Clive Pearson – Ceramicist
Why did you become self-employed?
I was teaching at the time and I had been to teachers training college for three years. I taught for two years and I wasn’t getting on with it as it was quite hard work and I also knew I was good at making pots. So I made the decision to pack in teaching and went along to the Head Master and handed in my notice. It was the madness of youth; I don’t think I would have done anything quite as bonkers today. I set off from Ludlow and bought a tent and sleeping bag in Bristol. I had a tent, a sleeping bag, a shotgun and a fishing rod and I ended up in a field near St Austell. I spoke to the jobcentre and they explained there was a studio looking for a potter in Tintagel. I ended up working there for two or 3 months, however, I didn’t get on with the owner of the studio. In the end, I left and moved into a small cottage in Clovelly and set up a workshop in Welcombe which was very successful.
What have been the main challenges that you have faced whilst being self-employed?
It can be quite difficult with supply of materials and the supply being ever so slightly different from what you had before. So I have had one or two relapses with glazes in the past. Touch wood, the last few years it has been pretty stable. I had a blip two weeks ago, but I believe that was my mistake in the mixing of my glaze, as I have remixed new glaze since and it’s back to normal.
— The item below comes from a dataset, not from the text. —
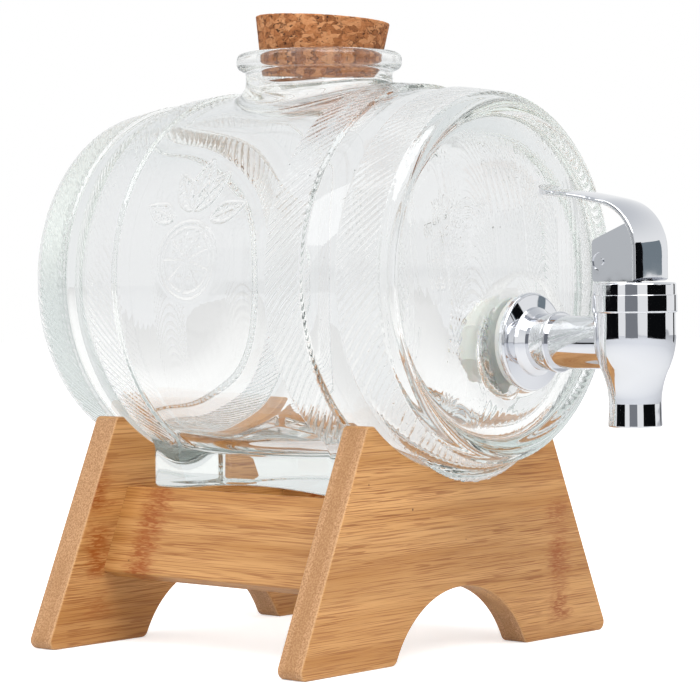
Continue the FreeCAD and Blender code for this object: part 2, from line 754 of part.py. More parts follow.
def ring(body, name, inner, outer, low, high, axis="V_Axis"):
    """Flat ring of revolution between two heights."""
    profile = new_sketch(body, "YZ_Plane", name + "_section")
    corners = [(inner, low), (outer, low), (outer, high), (inner, high)]
    if axis == "H_Axis":
        corners = [(y, x) for x, y in corners]
    outline(profile, corners)
    turned(body, profile, name + "_ring", axis)
    return body


def o_ring(body, name, middle_r, cord_r, height, axis="V_Axis"):
    """Round seal of one cord radius about the axis."""
    profile = new_sketch(body, "YZ_Plane", name + "_cord")
    spot = (height, middle_r) if axis == "H_Axis" else (middle_r, height)
    circle(profile, *spot, cord_r)
    turned(body, profile, name + "_seal", axis)
    return body


def lock_nut():
    """Eight-sided nut on the tail, inside the glass."""
    body = at_tap_hole("lock_nut")
    plan = new_sketch(body, "XZ_Plane", "nut_plan", "0 - nut_y")
    corners = [(f"nut_corner_r * cos({22.5 + 45 * side})", f"nut_corner_r * sin({22.5 + 45 * side})")
               for side in range(8)]
    outline(plan, corners)
    circle(plan, "0", "0", "tail_r + nut_slack")
    pad(body, plan, "nut_form", "nut_thick", Reversed=True)
    far = value("nut_y + nut_thick")
    rounded(body, "nut_edges", "nut_chamfer", lambda edge, at: near(at.y, far)
            and straight(edge), "Chamfer")
    return body


def tap_body():
    """Valve body: swept-in shoulder, spout, side arm, chamber and seat."""
    body = at_valve("tap_body")
    shell = new_sketch(body, "YZ_Plane", "shell_profile")
    outline(shell, [
        ("0", "screw_top"),
        ("0", "0 - mouth_z"),
        ("mouth_r - mouth_edge", "0 - mouth_z", "mouth_edge", 1),
        ("mouth_r", "mouth_edge - mouth_z"),
        ("waist_r", "0 - waist_z", "sway_bend_r", -1),
        ("sway_r", "sway_z", "sway_bend_r", 1),
        ("body_r", "shoulder_z"),
        ("body_r", "seam_z"),
        ("screw_r", "seam_z"),
        ("screw_r", "screw_top"),
    ])
    turned(body, shell, "shell_form")
    arm = new_sketch(body, "YZ_Plane", "arm_profile")
    outline(arm, [
        ("0", "0"),
        ("0", "arm_r"),
        ("arm_long", "arm_r"),
        ("arm_long", "spigot_r"),
        ("arm_seal_y - seal_cord_r", "spigot_r"),
        ("arm_seal_y - seal_cord_r", "arm_seal_r - seal_cord_r - 0.05"),
        ("arm_seal_y + seal_cord_r", "arm_seal_r - seal_cord_r - 0.05"),
        ("arm_seal_y + seal_cord_r", "spigot_r"),
        ("spigot_end", "spigot_r"),
        ("spigot_end", "0"),
    ])
    turned(body, arm, "arm_form", "H_Axis")
    chamber = new_sketch(body, "YZ_Plane", "chamber_profile")
    outline(chamber, [
        ("0", "screw_top"),
        ("0", "0 - mouth_z"),
        ("outlet_r + 0.6", "0 - mouth_z"),
        ("outlet_r", "0 - mouth_z + 1.5"),
        ("outlet_r", "0 - seat_z"),
        ("chamber_r", "0 - seat_z"),
        ("chamber_r", "screw_top"),
    ])
    turned(body, chamber, "chamber", kind="Groove")
    way = new_sketch(body, "YZ_Plane", "arm_bore_profile")
    outline(way, [("0", "0"), ("0", "tail_bore_r"), ("spigot_end", "tail_bore_r"), ("spigot_end", "0")])
    turned(body, way, "arm_bore", "H_Axis", "Groove")
    return body


def bonnet():
    """Screw cap of the valve with the guide of the stem and the groove of its seal."""
    body = at_valve("bonnet")
    profile = new_sketch(body, "YZ_Plane", "bonnet_profile")
    groove_r, groove_low = "seal_ring_r + seal_cord_r + 0.05", "stem_seal_z - seal_cord_r - 0.05"
    groove_high = "stem_seal_z + seal_cord_r + 0.05"
    outline(profile, [
        ("screw_r + screw_slack", "seam_z"),
        ("bonnet_r - bonnet_rim", "seam_z", "bonnet_rim", 1),
        ("bonnet_r", "seam_z + bonnet_rim"),
        ("bonnet_r", "bonnet_step_z - step_round", "step_round", 1),
        ("bonnet_r - step_round", "bonnet_step_z"),
        ("bonnet_r - bonnet_step", "bonnet_step_z"),
        ("bonnet_r - bonnet_step", "bonnet_top - bonnet_edge", "bonnet_edge", 1),
        ("bonnet_r - bonnet_step - bonnet_edge", "bonnet_top"),
        ("guide_bore_r", "bonnet_top"),
        ("guide_bore_r", groove_high),
        (groove_r, groove_high),
        (groove_r, groove_low),
        ("guide_bore_r", groove_low),
        ("guide_bore_r", "guide_low"),
        ("guide_r", "guide_low"),
        ("guide_r", "bonnet_ceiling"),
        ("screw_r + screw_slack", "bonnet_ceiling"),
    ])
    turned(body, profile, "bonnet_form")
    return body


def valve_stem():
    """Rod with the spring plate and the button that holds the cup."""
    body = at_valve("valve_stem")
    profile = new_sketch(body, "YZ_Plane", "stem_profile")
    outline(profile, [
        ("0", "button_low"),
        ("button_r", "button_low"),
        ("button_r", "button_top"),
        ("button_neck_r", "button_top"),
        ("button_neck_r", "spring_plate_z"),
        ("spring_r + spring_wire / 2", "spring_plate_z"),
        ("spring_r + spring_wire / 2", "plate_top"),
        ("stem_r", "plate_top"),
        ("stem_r", "pin_z + stem_r"),
        ("0", "pin_z + stem_r"),
    ])
    turned(body, profile, "stem_form")
    eye = new_sketch(body, "YZ_Plane", "stem_eye_circle")
    circle(eye, "0", "pin_z", "pin_r + running_slack")
    pocket(body, eye, "stem_eye", "2 * stem_r + 1", SideType="Symmetric")
    return body


def seat_cup():
    """Soft bell that closes the outlet, buttoned on the foot of the stem."""
    body = at_valve("seat_cup")
    floor = "0 - seat_z + cup_gap"
    profile = new_sketch(body, "YZ_Plane", "cup_profile")
    outline(profile, [
        ("0", f"{floor} + cup_hollow_deep"),
        ("cup_hollow_r - 1", f"{floor} + cup_hollow_deep"),
        ("cup_hollow_r", floor),
        ("cup_r", floor),
        ("cup_r", f"{floor} + 1"),
        ("cup_crown_r", "spring_plate_z - 0.8"),
        ("cup_crown_r", "spring_plate_z"),
        ("button_neck_r", "spring_plate_z"),
        ("button_neck_r", "button_top"),
        ("button_r", "button_top"),
        ("button_r", "button_low"),
        ("0", "button_low"),
    ])
    turned(body, profile, "cup_form")
    return body


def stem_spring():
    """Round-wire spring between the stem's plate and the bonnet."""
    body = at_valve("stem_spring", "plate_top + spring_wire / 2")
    wire = new_sketch(body, "XZ_Plane", "wire_circle")
    circle(wire, "spring_r", "0", "spring_wire / 2")
    feature(body, "AdditiveHelix", "spring_coil", wire, ReferenceAxis=(wire, ["V_Axis"]),
            Mode=0, Pitch="spring_long / spring_turns", Height="spring_long")
    return body


# ---- Lever: a crowned ribbon swept along its bend, two cheeks, and a heel that rolls on the
# bonnet. The heel is the involute of a circle of radius heel_rate, so the pin rises by
# heel_rate for each radian that the lever turns, and the stem with it.

def lever_handle():
    body = at_valve("lever_handle", "pin_z")
    spine = new_sketch(body, "YZ_Plane", "lever_spine")
    outline(spine, [
        ("0 - spine_front", "0 - heel_drop"),
        ("0 - spine_front", "lever_bend_z", "spine_bend_r", -1),
        ("bend_end_y", "bend_end_z", "arm_bend_r", -1),
        ("arm_end_y", "arm_end_z", "tip_curl_r", 1),
        ("tip_y", "tip_z"),
    ], closed=False)
    ribbon = new_sketch(body, "XY_Plane", "ribbon_section", "0 - heel_drop")
    half, inner = "lever_wide / 2", "lever_thick - lever_front"
    outline(ribbon, [
        (f"lever_edge - {half}", inner, "lever_edge", 1),
        (f"0 - {half}", f"{inner} - lever_edge"),
        (f"0 - {half}", "edge_side_y", "lever_edge", 1),
        ("0 - edge_x", "edge_y", "crown_r", 1),
        ("edge_x", "edge_y", "lever_edge", 1),
        (half, "edge_side_y"),
        (half, f"{inner} - lever_edge", "lever_edge", 1),
        (f"{half} - lever_edge", inner),
    ])
    feature(body, "AdditivePipe", "ribbon", ribbon, Spine=(spine, []))

    cheek = new_sketch(body, "YZ_Plane", "cheek_profile")
    outline(cheek, [
        ("0 - spine_front", "0 - heel_drop"),
        ("cheek_rear", "0 - heel_drop"),
        ("cheek_rear", "cheek_rear_z"),
        ("cheek_fore_y", "cheek_fore_z"),
        ("0 - spine_front", "lever_bend_z"),
    ])
    pad(body, cheek, "cheeks", "2 * cheek_out", SideType="Symmetric")
    rear = value("cheek_rear")
    rounded(body, "cheek_corners", "cheek_round", lambda edge, at: along(edge, X_WAY)
            and near(at.y, rear))
    gap = new_sketch(body, "YZ_Plane", "gap_profile")
    outline(gap, [
        ("gap_front", "relief_low"),
        ("cheek_rear + 1", "relief_low"),
        ("cheek_rear + 1", "gap_top_z"),
        ("gap_top_y", "gap_top_z", "gap_bend_r", 1),
        ("gap_front", "lever_bend_z"),
    ])
    pocket(body, gap, "gap_for_stem", "2 * cheek_in", SideType="Symmetric")
    relief = new_sketch(body, "YZ_Plane", "relief_profile")
    outline(relief, [
        ("relief_low_y", "relief_low"),
        ("0", "relief_low"),
        ("0", "relief_top"),
        ("gap_front", "relief_top"),
    ])
    pocket(body, relief, "relief_for_stem", "2 * (stem_r + stem_clear)", SideType="Symmetric")
    for side, word in ((LEFT, "left"), (RIGHT, "right")):
        hub = new_sketch(body, "YZ_Plane", word + "_hub_circle", f"{side} * hub_in")
        circle(hub, "0", "0", "hub_r")
        pad(body, hub, word + "_hub", "cheek_out - hub_in - 0.2", Reversed=side == LEFT)
        mark = new_sketch(body, "YZ_Plane", word + "_mark_circles", f"{side} * cheek_out")
        circle(mark, "mark_y", "mark_z", "mark_r")
        circle(mark, "mark_y", "mark_z", "mark_core_r")
        pocket(body, mark, word + "_mark", "mark_deep", Reversed=side == LEFT)
    hole = new_sketch(body, "YZ_Plane", "pin_hole_circle")
    circle(hole, "0", "0", "pin_r + pin_slack")
    pocket(body, hole, "pin_hole", "pin_long + 0.2", SideType="Symmetric")

    heel = new_sketch(body, "YZ_Plane", "heel_profile")
    outline(heel, [
        ("0 - heel_rate", "0 - heel_drop", "heel_bend_r", -1),
        ("0 - heel_out", "heel_low"),
        ("0 - lever_wide", "heel_low"),
        ("0 - lever_wide", "relief_low"),
        ("0 - heel_rate", "relief_low"),
    ])
    pocket(body, heel, "rolling_heel", "lever_wide + 2", SideType="Symmetric")
    beyond = new_sketch(body, "XY_Plane", "tip_plan", "arm_end_z")
    outline(beyond, [
        (f"0 - {half}", "tip_from", "tip_round", -1),
        ("0 - tip_side", "tip_y"),
        ("tip_side", "tip_y", "tip_round", -1),
        (half, "tip_from"),
        (f"{half} + 1", "tip_from"),
        (f"{half} + 1", "tip_y + 2"),
        (f"0 - {half} - 1", "tip_y + 2"),
        (f"0 - {half} - 1", "tip_from"),
    ])
    pocket(body, beyond, "rounded_tip", "lever_wide", SideType="Symmetric")
    return body


def lever_pin():
    body = at_valve("lever_pin", "pin_z")
    section = new_sketch(body, "YZ_Plane", "pin_circle")
    circle(section, "0", "0", "pin_r")
    pad(body, section, "pin_rod", "pin_long", SideType="Symmetric")
    return body


def check_document():
    """Stop before anything is written if an object failed or a solid is not sound."""
    for item in doc.Objects:
        if any(state in ("Invalid", "Error") for state in item.State):
            raise RuntimeError(f"{item.Label} failed: {item.State}")
    for node in nodes:
        if node.Shape.isNull() or not node.Shape.isValid() or not node.Shape.Solids:
            raise RuntimeError(f"{node.Label} has no sound solid")


def export_nodes():
    os.makedirs("parts", exist_ok=True)
    for node in nodes:
        node.Shape.exportStep(os.path.join("parts", node.Label + ".step"))
        box = node.Shape.BoundBox
        print(f"{node.Label}: {len(node.Shape.Solids)} solid, {node.Shape.Volume / 1000:.2f} cm3, "
              f"x {box.XMin:.1f}..{box.XMax:.1f} y {box.YMin:.1f}..{box.YMax:.1f} "
              f"z {box.ZMin:.1f}..{box.ZMax:.1f}")


fill_sheet()
end_board("front_board", FRONT)
end_board("rear_board", REAR)
stretcher("left_stretcher", LEFT)
stretcher("right_stretcher", RIGHT)
dowel_set("front_dowels", FRONT)
dowel_set("rear_dowels", REAR)
glass_barrel()
cork_stopper()
tap_tail()
ring(at_tap_hole("flange_gasket"), "gasket", "tail_r + tail_slack", "gasket_r",
     "0 - gasket_thick", "0", "H_Axis")
ring(at_tap_hole("inner_washer"), "washer", "tail_r + tail_slack", "washer_r",
     "seat_wall", "nut_y", "H_Axis")
lock_nut()
tap_body()
o_ring(at_valve("arm_o_ring"), "arm", "arm_seal_r", "seal_cord_r", "arm_seal_y", "H_Axis")
bonnet()
ring(at_valve("bonnet_washer"), "cap", "chamber_r", "screw_r", "screw_top", "bonnet_ceiling")
o_ring(at_valve("stem_o_ring"), "stem", "seal_ring_r", "seal_cord_r", "stem_seal_z")
valve_stem()
seat_cup()
stem_spring()
lever_handle()
lever_pin()
doc.recompute()
check_document()
export_nodes()
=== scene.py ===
import math

import bpy
import numpy as np
from mathutils import Matrix, Vector, noise


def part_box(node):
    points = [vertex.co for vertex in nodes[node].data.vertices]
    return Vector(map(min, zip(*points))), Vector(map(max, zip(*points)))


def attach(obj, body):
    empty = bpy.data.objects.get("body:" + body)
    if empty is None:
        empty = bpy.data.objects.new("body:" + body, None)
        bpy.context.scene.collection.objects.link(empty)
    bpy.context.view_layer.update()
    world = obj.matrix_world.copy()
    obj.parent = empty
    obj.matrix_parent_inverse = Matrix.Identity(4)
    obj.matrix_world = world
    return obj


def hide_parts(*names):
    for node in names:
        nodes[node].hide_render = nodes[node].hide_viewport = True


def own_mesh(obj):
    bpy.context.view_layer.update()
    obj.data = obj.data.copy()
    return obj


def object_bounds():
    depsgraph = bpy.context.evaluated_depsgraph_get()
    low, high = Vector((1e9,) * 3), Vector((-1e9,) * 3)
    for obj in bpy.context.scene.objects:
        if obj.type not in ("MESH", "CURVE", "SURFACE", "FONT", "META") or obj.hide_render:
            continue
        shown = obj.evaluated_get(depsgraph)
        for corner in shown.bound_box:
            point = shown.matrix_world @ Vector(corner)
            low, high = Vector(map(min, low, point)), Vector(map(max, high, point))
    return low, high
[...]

How do you make it work? (Are you full-time self-employed, or part-time?)
I am full time, part-time of the year. I did have two businesses, going back to mid 80’s I started to run a boat to Lundy and so I stopped doing pottery in the summer and that’s how I carry on now. From mid November until the 1st of April for the last 30 odd years I have been making pots in this period. First of all in Hartland and since 1996 have worked in Clovelly. I have now retired from running the boat in the summer but carry on making pots in the winter and then these are sold in our pottery in Clovelly during the summer.
Do you have one piece of advice you would like to share?
Know your market, be enthusiastic about what you are doing and do it 110%. It doesn’t matter what you do, if you are making jars of marmalade, you do your best to make the most delicious marmalade in the world and that is the most important thing.
The next important thing is however good you are and however motivated you are, you have to be able to sell your product. I have always gone along the view that you should be in a position on the map where people can come in and buy something. The three potteries we have had, Welcombe, Hartland and now Clovelly are all in a good positions so that visitors can come in and purchase pots.
Do you have any suppliers you would recommend?
I have two suppliers, my clay supplier is Valentines clay up in Stoke on Trent and we buy their clay through an agent in Exeter. I buy glaze materials from Bath Potters.